> Stated task
Below are some records; quote exactly the lines from the one that contains "a height up" through the one that contains "record = json.load(file)", inclusive, and no others.

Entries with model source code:
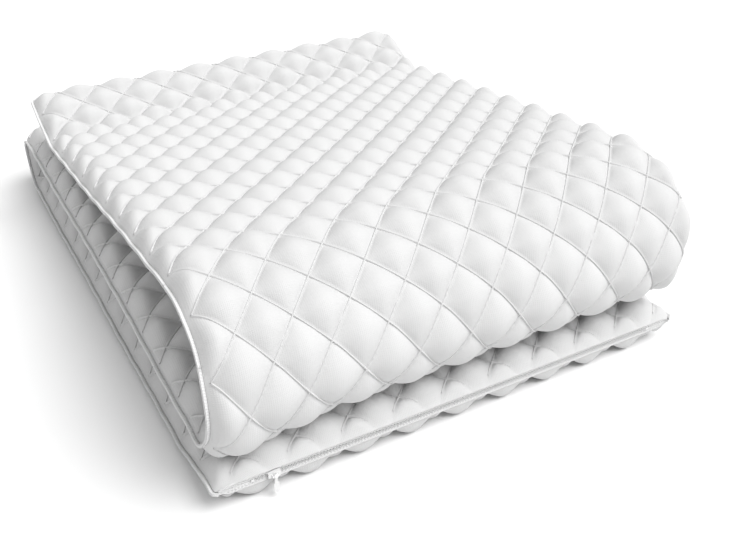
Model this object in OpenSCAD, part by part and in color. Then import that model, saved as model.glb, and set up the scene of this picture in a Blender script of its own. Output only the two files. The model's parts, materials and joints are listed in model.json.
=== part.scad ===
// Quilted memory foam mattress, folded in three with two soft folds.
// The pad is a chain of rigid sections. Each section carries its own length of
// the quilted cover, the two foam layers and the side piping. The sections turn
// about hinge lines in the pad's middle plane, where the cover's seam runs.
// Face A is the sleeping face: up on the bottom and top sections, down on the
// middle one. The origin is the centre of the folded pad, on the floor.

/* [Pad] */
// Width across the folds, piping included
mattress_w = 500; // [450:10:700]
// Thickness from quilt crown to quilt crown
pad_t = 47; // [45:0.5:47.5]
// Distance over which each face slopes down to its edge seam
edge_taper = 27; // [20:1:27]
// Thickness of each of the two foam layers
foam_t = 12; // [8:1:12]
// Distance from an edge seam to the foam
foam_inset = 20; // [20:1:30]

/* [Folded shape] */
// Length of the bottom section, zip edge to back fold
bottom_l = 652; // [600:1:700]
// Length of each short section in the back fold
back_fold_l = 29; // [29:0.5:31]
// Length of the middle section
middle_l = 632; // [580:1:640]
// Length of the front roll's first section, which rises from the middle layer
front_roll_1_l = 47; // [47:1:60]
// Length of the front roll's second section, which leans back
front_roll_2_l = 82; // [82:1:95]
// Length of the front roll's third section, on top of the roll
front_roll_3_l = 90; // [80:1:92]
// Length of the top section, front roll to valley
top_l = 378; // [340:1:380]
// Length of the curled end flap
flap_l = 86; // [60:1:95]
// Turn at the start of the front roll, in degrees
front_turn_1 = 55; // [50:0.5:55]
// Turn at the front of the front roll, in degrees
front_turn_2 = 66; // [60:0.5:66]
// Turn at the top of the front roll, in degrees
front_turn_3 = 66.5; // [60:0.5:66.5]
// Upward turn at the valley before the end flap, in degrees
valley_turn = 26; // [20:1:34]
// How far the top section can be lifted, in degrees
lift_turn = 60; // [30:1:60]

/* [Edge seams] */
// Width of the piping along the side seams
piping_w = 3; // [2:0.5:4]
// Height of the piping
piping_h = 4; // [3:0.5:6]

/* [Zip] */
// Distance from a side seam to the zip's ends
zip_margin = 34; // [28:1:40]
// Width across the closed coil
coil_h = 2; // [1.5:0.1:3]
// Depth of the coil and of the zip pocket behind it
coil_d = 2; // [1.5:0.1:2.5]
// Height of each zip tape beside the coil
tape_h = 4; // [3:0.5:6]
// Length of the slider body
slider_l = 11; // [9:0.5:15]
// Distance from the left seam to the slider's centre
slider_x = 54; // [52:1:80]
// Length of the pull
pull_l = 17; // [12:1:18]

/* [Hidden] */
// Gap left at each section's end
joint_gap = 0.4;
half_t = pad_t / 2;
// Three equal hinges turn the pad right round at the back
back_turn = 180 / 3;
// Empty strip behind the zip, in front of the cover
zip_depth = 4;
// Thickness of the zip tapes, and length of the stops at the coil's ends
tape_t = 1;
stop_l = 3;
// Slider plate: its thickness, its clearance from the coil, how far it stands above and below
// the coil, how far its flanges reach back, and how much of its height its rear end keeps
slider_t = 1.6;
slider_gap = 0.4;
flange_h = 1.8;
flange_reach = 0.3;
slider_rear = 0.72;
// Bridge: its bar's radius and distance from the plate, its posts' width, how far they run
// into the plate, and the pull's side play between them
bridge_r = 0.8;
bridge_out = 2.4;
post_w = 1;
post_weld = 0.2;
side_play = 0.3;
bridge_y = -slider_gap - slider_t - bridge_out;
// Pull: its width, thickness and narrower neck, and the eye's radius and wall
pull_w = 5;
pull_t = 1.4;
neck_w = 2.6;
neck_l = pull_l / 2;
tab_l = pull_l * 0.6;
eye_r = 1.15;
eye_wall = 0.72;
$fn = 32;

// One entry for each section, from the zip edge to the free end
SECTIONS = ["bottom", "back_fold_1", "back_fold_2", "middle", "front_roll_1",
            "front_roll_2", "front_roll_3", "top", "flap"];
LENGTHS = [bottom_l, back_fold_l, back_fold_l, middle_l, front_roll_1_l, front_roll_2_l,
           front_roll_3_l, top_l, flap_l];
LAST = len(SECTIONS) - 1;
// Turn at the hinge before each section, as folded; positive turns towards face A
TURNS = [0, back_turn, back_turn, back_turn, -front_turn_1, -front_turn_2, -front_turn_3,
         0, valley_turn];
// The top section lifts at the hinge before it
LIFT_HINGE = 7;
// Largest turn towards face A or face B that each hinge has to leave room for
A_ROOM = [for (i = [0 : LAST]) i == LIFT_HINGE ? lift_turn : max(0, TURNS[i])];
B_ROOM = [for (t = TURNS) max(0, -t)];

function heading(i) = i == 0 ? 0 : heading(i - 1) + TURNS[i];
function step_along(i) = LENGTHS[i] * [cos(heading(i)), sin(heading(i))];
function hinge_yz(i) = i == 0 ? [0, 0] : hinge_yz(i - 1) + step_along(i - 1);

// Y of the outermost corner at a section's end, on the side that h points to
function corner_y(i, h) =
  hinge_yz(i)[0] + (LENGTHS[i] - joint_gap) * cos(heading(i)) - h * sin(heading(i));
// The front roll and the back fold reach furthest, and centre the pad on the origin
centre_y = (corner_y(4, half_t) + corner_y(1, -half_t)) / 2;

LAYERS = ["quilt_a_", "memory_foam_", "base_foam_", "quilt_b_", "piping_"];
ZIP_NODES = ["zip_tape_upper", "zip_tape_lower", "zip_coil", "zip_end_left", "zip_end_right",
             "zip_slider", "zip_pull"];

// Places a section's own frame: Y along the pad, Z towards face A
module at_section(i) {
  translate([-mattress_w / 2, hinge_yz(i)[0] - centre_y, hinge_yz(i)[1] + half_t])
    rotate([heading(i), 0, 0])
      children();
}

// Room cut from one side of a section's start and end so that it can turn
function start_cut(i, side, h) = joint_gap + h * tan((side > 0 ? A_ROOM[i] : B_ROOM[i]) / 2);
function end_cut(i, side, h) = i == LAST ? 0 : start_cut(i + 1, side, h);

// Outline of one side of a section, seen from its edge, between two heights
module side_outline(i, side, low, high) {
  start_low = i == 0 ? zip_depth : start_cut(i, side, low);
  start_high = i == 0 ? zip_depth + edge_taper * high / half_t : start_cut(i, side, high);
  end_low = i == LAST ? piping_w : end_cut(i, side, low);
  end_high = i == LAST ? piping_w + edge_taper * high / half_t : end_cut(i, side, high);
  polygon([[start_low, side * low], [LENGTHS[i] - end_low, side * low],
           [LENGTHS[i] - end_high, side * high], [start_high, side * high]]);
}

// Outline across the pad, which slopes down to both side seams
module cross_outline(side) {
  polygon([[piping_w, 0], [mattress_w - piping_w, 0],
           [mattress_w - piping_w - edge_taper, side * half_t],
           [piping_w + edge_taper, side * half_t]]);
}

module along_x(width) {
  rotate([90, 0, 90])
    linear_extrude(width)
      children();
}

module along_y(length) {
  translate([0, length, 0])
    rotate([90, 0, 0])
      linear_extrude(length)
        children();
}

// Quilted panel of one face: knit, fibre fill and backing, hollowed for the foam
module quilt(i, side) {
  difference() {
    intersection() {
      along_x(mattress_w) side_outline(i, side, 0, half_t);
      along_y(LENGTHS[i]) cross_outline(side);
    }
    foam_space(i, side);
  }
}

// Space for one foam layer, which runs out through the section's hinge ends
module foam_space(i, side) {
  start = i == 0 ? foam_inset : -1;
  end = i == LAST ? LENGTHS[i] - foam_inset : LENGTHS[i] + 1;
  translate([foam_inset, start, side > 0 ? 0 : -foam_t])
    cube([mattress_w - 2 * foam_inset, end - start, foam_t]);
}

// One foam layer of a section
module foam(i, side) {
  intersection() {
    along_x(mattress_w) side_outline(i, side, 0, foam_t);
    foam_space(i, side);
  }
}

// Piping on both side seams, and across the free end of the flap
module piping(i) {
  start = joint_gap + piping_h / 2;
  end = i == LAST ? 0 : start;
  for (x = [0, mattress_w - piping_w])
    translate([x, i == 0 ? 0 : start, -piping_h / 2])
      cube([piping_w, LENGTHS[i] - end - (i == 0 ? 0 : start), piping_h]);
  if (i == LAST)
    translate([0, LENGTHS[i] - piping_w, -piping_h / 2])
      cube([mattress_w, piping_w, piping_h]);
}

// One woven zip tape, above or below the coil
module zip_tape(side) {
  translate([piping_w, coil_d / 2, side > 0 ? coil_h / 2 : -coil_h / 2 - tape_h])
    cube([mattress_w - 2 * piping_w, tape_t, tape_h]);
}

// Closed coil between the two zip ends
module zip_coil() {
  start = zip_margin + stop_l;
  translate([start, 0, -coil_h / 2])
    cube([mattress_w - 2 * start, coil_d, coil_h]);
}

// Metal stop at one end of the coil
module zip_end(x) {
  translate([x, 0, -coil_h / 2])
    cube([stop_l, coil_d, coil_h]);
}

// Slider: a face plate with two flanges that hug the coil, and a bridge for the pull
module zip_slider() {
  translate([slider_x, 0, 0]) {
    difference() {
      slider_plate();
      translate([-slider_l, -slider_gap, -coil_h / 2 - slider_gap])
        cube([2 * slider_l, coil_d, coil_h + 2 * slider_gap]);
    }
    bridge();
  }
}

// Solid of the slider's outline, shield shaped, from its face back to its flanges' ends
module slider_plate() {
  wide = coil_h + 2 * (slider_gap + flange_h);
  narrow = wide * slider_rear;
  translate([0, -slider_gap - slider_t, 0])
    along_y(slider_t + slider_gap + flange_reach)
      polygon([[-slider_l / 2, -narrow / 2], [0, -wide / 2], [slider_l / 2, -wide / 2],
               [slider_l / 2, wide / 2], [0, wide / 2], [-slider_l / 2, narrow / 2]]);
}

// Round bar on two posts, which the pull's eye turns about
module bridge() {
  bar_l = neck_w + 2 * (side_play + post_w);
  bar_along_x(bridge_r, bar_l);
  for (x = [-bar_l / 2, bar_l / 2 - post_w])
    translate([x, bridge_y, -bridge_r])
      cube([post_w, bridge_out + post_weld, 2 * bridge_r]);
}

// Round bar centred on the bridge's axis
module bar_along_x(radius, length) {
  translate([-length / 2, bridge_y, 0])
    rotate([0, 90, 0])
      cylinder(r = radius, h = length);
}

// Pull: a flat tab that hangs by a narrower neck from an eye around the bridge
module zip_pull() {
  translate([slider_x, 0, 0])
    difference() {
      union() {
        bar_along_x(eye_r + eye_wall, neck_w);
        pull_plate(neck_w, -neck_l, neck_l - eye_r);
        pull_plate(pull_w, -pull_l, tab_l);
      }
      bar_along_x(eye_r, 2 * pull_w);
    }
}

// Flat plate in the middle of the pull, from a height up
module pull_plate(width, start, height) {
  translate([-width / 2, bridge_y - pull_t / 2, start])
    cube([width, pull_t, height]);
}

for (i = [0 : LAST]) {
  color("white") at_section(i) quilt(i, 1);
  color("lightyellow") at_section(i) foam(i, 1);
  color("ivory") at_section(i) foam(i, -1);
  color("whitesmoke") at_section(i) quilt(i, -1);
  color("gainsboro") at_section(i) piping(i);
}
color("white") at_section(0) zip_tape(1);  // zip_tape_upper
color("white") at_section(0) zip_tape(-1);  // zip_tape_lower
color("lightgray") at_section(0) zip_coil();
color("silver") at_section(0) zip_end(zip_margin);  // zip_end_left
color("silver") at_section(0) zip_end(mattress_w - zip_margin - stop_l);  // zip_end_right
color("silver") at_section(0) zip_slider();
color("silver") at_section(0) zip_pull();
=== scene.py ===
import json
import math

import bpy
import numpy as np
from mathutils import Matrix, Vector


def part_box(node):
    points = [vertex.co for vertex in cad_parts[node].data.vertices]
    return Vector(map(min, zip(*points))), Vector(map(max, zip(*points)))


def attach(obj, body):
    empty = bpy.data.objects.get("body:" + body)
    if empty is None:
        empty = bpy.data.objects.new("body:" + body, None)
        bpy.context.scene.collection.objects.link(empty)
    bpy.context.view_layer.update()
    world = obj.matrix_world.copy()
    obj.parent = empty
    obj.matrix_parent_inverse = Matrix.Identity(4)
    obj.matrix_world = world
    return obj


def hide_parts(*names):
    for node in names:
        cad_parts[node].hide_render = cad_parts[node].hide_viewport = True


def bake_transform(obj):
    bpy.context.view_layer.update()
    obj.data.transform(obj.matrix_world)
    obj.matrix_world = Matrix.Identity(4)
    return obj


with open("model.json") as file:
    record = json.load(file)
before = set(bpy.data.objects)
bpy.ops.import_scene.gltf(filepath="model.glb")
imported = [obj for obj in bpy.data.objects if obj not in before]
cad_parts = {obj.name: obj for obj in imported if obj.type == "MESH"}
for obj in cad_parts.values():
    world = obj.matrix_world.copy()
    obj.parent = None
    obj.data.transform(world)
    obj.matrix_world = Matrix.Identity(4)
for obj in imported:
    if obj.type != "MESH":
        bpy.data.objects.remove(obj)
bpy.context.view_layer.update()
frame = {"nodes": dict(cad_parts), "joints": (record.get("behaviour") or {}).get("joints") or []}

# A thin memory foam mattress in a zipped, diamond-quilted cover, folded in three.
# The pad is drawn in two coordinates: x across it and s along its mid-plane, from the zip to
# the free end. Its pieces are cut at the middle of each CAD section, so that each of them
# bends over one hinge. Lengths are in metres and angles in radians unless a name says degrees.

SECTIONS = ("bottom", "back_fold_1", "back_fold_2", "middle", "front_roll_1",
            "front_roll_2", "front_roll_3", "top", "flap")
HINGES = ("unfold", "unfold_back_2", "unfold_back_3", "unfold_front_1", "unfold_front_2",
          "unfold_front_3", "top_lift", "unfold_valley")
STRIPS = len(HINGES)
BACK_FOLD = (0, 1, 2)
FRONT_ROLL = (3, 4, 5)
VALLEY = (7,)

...

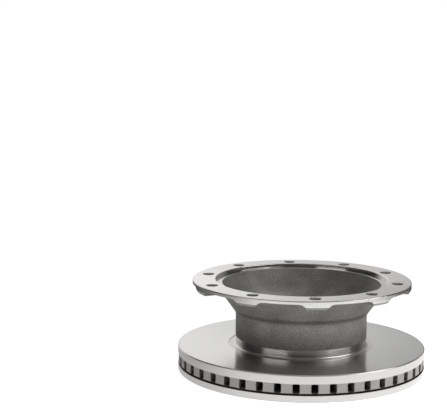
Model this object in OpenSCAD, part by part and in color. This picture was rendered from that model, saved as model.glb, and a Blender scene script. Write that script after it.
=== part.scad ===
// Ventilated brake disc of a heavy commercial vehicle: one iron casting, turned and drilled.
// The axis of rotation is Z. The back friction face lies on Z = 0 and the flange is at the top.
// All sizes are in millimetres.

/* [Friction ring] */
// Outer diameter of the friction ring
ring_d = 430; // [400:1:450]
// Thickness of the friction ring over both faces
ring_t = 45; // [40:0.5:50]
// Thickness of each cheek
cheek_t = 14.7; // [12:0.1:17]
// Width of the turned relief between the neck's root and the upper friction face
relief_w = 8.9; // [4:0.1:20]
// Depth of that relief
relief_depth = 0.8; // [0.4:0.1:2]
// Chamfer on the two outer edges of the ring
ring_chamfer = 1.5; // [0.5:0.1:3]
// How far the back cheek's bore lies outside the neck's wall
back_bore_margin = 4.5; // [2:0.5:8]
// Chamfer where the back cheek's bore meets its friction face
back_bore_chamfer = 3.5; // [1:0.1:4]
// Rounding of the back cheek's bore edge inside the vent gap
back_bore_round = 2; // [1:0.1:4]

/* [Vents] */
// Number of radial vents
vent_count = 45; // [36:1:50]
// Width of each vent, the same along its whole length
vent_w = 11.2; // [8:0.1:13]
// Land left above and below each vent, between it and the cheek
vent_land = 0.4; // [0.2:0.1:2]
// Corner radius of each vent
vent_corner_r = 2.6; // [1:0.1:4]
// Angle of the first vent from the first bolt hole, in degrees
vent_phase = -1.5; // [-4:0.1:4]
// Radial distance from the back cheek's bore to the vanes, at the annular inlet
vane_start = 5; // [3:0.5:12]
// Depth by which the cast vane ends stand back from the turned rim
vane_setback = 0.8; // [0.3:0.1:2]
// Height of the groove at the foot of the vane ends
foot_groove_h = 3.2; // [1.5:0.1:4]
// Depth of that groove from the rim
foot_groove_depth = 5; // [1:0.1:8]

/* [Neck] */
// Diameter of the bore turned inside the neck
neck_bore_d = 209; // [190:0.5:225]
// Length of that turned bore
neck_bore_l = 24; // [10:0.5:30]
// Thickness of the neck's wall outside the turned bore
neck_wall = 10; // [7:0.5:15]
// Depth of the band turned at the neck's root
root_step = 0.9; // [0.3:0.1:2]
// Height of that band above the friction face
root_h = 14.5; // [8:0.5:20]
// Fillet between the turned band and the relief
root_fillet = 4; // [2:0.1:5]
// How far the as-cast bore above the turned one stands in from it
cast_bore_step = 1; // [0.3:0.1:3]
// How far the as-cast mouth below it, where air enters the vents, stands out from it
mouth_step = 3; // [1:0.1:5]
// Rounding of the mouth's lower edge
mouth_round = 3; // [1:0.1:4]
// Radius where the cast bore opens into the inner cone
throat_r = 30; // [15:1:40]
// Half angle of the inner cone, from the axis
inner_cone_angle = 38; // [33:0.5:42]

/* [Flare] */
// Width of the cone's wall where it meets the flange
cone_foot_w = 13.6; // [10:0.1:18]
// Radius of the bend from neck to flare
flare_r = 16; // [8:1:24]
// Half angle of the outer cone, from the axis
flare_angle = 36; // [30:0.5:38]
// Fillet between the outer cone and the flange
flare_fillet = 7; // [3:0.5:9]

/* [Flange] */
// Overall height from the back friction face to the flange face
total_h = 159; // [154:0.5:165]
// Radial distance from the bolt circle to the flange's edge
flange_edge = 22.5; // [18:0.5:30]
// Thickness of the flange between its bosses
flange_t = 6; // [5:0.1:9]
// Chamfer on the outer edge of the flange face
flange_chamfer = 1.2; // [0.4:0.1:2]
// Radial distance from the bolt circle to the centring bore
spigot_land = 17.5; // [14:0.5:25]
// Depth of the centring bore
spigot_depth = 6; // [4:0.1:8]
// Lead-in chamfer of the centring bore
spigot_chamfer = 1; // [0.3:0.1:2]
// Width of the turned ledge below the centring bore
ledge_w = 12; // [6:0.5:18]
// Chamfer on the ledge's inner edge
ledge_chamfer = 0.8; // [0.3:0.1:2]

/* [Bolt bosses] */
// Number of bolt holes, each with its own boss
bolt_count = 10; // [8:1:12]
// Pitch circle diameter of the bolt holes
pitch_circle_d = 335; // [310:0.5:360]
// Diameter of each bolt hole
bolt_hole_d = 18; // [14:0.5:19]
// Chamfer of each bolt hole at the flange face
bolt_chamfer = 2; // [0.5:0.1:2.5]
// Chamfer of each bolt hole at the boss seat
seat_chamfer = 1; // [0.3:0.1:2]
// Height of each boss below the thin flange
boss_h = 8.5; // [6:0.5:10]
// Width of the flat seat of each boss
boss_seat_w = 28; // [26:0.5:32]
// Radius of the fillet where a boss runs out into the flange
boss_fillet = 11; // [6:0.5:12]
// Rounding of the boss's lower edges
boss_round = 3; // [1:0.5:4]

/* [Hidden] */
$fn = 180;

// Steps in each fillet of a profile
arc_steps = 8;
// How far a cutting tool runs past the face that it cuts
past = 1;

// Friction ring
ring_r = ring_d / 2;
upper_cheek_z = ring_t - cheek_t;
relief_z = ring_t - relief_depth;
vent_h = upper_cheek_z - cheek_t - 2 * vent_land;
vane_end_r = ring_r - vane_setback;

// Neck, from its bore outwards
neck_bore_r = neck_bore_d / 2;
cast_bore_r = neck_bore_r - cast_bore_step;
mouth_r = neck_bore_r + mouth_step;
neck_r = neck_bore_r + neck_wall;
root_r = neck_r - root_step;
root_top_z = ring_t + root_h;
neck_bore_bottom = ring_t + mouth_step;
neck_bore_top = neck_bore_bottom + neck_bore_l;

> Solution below
// Flat plate in the middle of the pull, from a height up
module pull_plate(width, start, height) {
  translate([-width / 2, bridge_y - pull_t / 2, start])
    cube([width, pull_t, height]);
}

for (i = [0 : LAST]) {
  color("white") at_section(i) quilt(i, 1);
  color("lightyellow") at_section(i) foam(i, 1);
  color("ivory") at_section(i) foam(i, -1);
  color("whitesmoke") at_section(i) quilt(i, -1);
  color("gainsboro") at_section(i) piping(i);
}
color("white") at_section(0) zip_tape(1);  // zip_tape_upper
color("white") at_section(0) zip_tape(-1);  // zip_tape_lower
color("lightgray") at_section(0) zip_coil();
color("silver") at_section(0) zip_end(zip_margin);  // zip_end_left
color("silver") at_section(0) zip_end(mattress_w - zip_margin - stop_l);  // zip_end_right
color("silver") at_section(0) zip_slider();
color("silver") at_section(0) zip_pull();
=== scene.py ===
import json
import math

import bpy
import numpy as np
from mathutils import Matrix, Vector


def part_box(node):
    points = [vertex.co for vertex in cad_parts[node].data.vertices]
    return Vector(map(min, zip(*points))), Vector(map(max, zip(*points)))


def attach(obj, body):
    empty = bpy.data.objects.get("body:" + body)
    if empty is None:
        empty = bpy.data.objects.new("body:" + body, None)
        bpy.context.scene.collection.objects.link(empty)
    bpy.context.view_layer.update()
    world = obj.matrix_world.copy()
    obj.parent = empty
    obj.matrix_parent_inverse = Matrix.Identity(4)
    obj.matrix_world = world
    return obj


def hide_parts(*names):
    for node in names:
        cad_parts[node].hide_render = cad_parts[node].hide_viewport = True


def bake_transform(obj):
    bpy.context.view_layer.update()
    obj.data.transform(obj.matrix_world)
    obj.matrix_world = Matrix.Identity(4)
    return obj


with open("model.json") as file:
    record = json.load(file)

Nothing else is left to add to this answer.